### TASK TO COMPLETE
Each line in the entries below that holds the string "follow" is to be listed.

### DATASET EXCERPTS
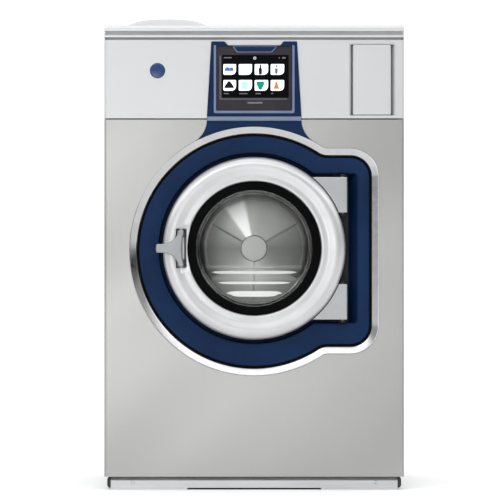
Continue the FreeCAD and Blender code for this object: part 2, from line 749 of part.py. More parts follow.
def hinge_arms():
    tongue_back = door_back + door_back_t + 3.2
    for side in (-1, 1):
        z0, z1 = sorted((axis_height + side * hinge_arm_low, axis_height + side * hinge_arm_high))
        arm = box(hinge_arm_left, hinge_arm_right, hinge_arm_front, hinge_arm_back, z0, z1)
        arm = arm.cut(barrel(door_radius + curved_gap, -60, 60))
        web = box(hinge_arm_left, hinge_arm_right - 3, hinge_arm_back, tongue_back, z0 + 6, z1 - 6)
        web = web.cut(barrel(door_radius + curved_gap, -60, 60))
        tongue = box(hinge_arm_left, hinge_arm_right - 3, tongue_back - 3, tongue_back, z0 + 6, z1 - 6)
        tongue = tongue.cut(barrel(door_radius - 31.0, -60, 60))
        arm = fuse(arm, web, tongue)
        bore = post(hinge_pin_r + running_gap, z0 - 1, z1 + 1, hinge_x, hinge_depth)
        add("hinge_arms", arm.cut(bore))


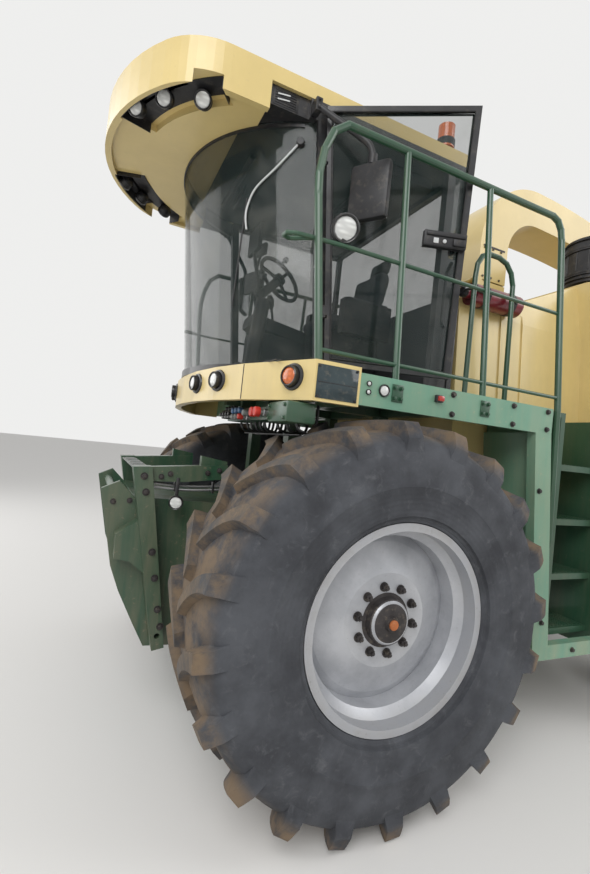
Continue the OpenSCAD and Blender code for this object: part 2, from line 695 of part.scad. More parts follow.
module beacon() color([0.85, 0.28, 0.12]) {
  z = roof_z + 156;
  translate([-640, 730, z]) cylinder(h = 45, r = 20);
  translate([-640, 730, z + 40]) cylinder(h = 60, r = 62);
  translate([-640, 730, z + 95]) cylinder(h = 110, r = 58);
}

module extinguisher() color([0.35, 0.05, 0.08]) {
  z = 2975;
  // the bottle rests against the sloping upper part of the hood's side
  y = side_at(2900) + 63;
  bar([-820, y, z], [-1250, y, z], 150);
  bar([-821, y, z], [-772, y, z], 70);
}

// Hood

hood_front = -790;
// The hood's lower front corner is cut back for the drive tyres
arch_cut = 120;
wide_x = -2080;
shoulder_z = 2985;
door_top = shoulder_z - 45;
door_foot = hood_low + 25;
sill_h = 60;
tower_r = 330;
tower_foot = 3040;
ring_z = 3250;

// Half width of the narrow part at a height, since its sides lean inwards
function side_at(z) = hood_half - (z - hood_low) * 0.055;

// Profile across the rear part: shoulders rising to a flat roof
function rear_arch(inset) = [
  [rear_half - inset, shoulder_z], [rear_half - 50 - inset, shoulder_z + 150],
    [rear_half - 210 - inset, hood_top - 70],
  [rear_half - 480, hood_top - inset], [-rear_half + 480, hood_top - inset],
    [-rear_half + 210 + inset, hood_top - 70],
  [-rear_half + 50 + inset, shoulder_z + 150], [-rear_half + inset, shoulder_z]];

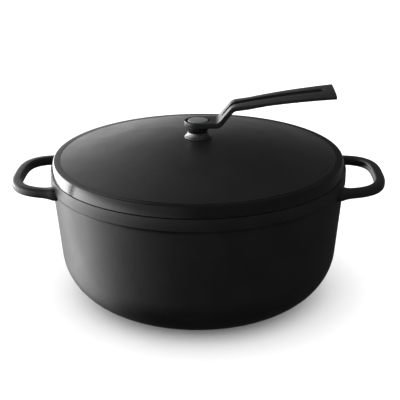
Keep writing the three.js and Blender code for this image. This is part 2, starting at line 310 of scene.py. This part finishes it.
def makeLathedSteel(name, spec):
    # Stainless steel turned on a lathe: bright, with fine rings round its axis.
    material, tree, place = startMaterial(name)
    parts = addNode(tree, "ShaderNodeSeparateXYZ", links={"Vector": place})
    flat = addNode(tree, "ShaderNodeCombineXYZ", links={
        "X": parts.outputs["X"], "Y": parts.outputs["Y"]})
    outwards = addNode(tree, "ShaderNodeVectorMath", {"operation": "LENGTH"},
                       links={"Vector": flat.outputs["Vector"]})
    along = addNode(tree, "ShaderNodeMath", {"operation": "ADD"}, links={
        0: outwards.outputs["Value"], 1: parts.outputs["Z"]})
    rings = addNode(tree, "ShaderNodeTexNoise", {"noise_dimensions": "1D"},
                    {"Scale": perMetre(spec["ringWidth"])}, {"W": along.outputs["Value"]})
    clouds = addNode(tree, "ShaderNodeTexNoise", values={
        "Scale": perMetre(spec["cloudSize"])}, links={"Vector": place})
    ridges = addNode(tree, "ShaderNodeBump", values={"Distance": spec["ringDepth"] * mm},
                     links={"Height": rings.outputs["Fac"]})
    finishMaterial(tree, spec, {"Metallic": 1}, clouds, rings, ridges)
    return material


siliconeSpec = {
    "dark": "1d1d1e", "light": "29292a", "skinSize": 0.5, "skinDepth": 0.01,
    "roughLow": 0.55, "roughHigh": 0.68,
}
nylonSpec = {
    "dark": "c9c4b6", "light": "dcd8cc", "skinSize": 0.8, "skinDepth": 0.008,
    "roughLow": 0.4, "roughHigh": 0.52,
}


def makeMoulded(name, spec, shaderValues):
    material, tree, place = startMaterial(name)
    skin = addNode(tree, "ShaderNodeTexNoise", values={
        "Scale": perMetre(spec["skinSize"]), "Detail": 3}, links={"Vector": place})
    bump = addNode(tree, "ShaderNodeBump", values={"Distance": spec["skinDepth"] * mm},
                   links={"Height": skin.outputs["Fac"]})
    finishMaterial(tree, spec, shaderValues, skin, skin, bump)
    return material


castEnamel = makeCastEnamel("matteEnamelOnCastIron", castSpec)
groundEnamel = makeCastEnamel("matteEnamelOnGroundIron", groundSpec)
powderCoat = makePowderCoat("blackPowderCoat", powderSpec)
brushedSteel = makeBrushedSteel("brushedStainlessSteel", steelSpec)
lathedSteel = makeLathedSteel("turnedStainlessSteel", lathedSpec)
# Silicone rubber: dark, dull and slightly grainy, with no clear highlight.
silicone = makeMoulded("mouldedSilicone", siliconeSpec, {"IOR": 1.42})
# Unfilled nylon, pressed from sheet: off-white and waxy.
nylon = makeMoulded("naturalNylon", nylonSpec, {"IOR": 1.53})
print("materials made")


# heights and radii read from the frame
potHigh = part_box("pot_body")[1]
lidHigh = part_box("lid")[1]
footLow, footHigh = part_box("knob_foot")
neckLow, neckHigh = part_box("knob_neck")
leverLow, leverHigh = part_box("lever")
studLow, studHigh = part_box("pivot_stud")
bandRadius = potHigh.y / mm
rimHeight = potHigh.z / mm
domeTop = lidHigh.z / mm
touchGap = footLow.z / mm - domeTop  # room left between pieces that touch


potSpec = {
    "wall": 5, "lean": 4.8, "baseRadius": 87.2, "cornerRadius": 51.6,  # the lean is in degrees
    "bandBottom": 120.1, "bandFillet": 5, "bandLift": 0.3,  # the fillet ends this far up the band
    "filletPull": (0.2, 0.6),  # how far in and down of the band's foot its middle is drawn
    "bandRound": 0.5, "edgeRound": 0.5,
    "mouthRound": 1.2, "mouthSlope": 1.6, "mouthBlend": 0.8,  # a slope as deep as 1.6 times its width
    "mouthOver": 0.05, "cutAbove": 6,  # how far the inside's cutter stands over the rim
    "cornerSteps": 24, "filletSteps": 6,
}


def wallRadius(height, depth=0):
    lean = math.radians(potSpec["lean"])
    reach = potSpec["cornerRadius"] - depth
    cornerX = potSpec["baseRadius"] + reach * math.cos(lean)
    cornerZ = potSpec["cornerRadius"] - reach * math.sin(lean)
    return cornerX + (height - cornerZ) * math.tan(lean)


def cornerPoints(depth):
    centre = (potSpec["baseRadius"], potSpec["cornerRadius"])
    return arcPoints(centre, potSpec["cornerRadius"] - depth, -90, -potSpec["lean"],
                     potSpec["cornerSteps"])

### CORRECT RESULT
Continue the FreeCAD and Blender code for this object: part 2, from line 749 of part.py. More parts follow.
Continue the OpenSCAD and Blender code for this object: part 2, from line 695 of part.scad. More parts follow.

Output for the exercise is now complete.